# [Challenge]
Go through the data below. Pull out every line that has the word "object".

*****

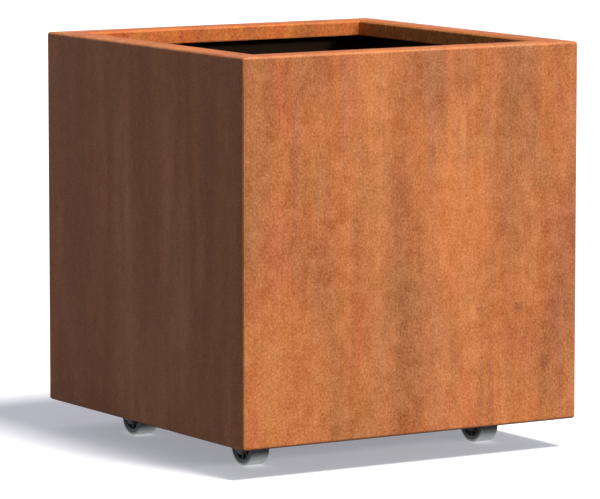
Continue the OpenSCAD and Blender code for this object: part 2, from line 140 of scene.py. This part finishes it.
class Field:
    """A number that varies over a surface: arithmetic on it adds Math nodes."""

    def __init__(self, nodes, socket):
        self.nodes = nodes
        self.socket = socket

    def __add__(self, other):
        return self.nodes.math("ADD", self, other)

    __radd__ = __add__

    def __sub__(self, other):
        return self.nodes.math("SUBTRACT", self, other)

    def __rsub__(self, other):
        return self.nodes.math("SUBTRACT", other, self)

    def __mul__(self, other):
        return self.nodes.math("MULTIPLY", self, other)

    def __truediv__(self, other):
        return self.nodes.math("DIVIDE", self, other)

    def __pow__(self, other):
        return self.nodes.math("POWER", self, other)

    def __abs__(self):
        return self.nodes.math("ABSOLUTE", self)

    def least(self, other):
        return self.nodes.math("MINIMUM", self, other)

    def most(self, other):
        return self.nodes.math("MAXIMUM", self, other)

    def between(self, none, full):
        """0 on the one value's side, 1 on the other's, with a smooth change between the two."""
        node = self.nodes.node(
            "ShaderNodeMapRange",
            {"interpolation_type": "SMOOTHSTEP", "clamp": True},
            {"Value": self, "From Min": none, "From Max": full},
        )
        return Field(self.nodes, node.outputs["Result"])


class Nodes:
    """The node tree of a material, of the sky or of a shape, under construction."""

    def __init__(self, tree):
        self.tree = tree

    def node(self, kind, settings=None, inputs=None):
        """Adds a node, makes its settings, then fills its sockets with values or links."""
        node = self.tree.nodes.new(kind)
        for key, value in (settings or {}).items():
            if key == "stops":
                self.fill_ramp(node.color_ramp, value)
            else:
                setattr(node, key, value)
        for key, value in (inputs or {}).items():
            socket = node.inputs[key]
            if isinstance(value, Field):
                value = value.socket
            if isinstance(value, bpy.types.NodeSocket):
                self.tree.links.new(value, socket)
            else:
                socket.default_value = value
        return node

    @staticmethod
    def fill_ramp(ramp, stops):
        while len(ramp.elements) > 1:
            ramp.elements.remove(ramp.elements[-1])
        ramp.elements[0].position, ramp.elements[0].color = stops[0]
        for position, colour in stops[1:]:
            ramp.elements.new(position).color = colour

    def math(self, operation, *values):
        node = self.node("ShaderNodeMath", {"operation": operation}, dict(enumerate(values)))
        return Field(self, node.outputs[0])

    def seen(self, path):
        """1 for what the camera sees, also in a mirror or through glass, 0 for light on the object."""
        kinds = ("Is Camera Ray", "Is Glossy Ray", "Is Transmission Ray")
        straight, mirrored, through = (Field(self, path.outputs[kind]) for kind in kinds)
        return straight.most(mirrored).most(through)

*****

# [The result]
Continue the OpenSCAD and Blender code for this object: part 2, from line 140 of scene.py. This part finishes it.
        """1 for what the camera sees, also in a mirror or through glass, 0 for light on the object."""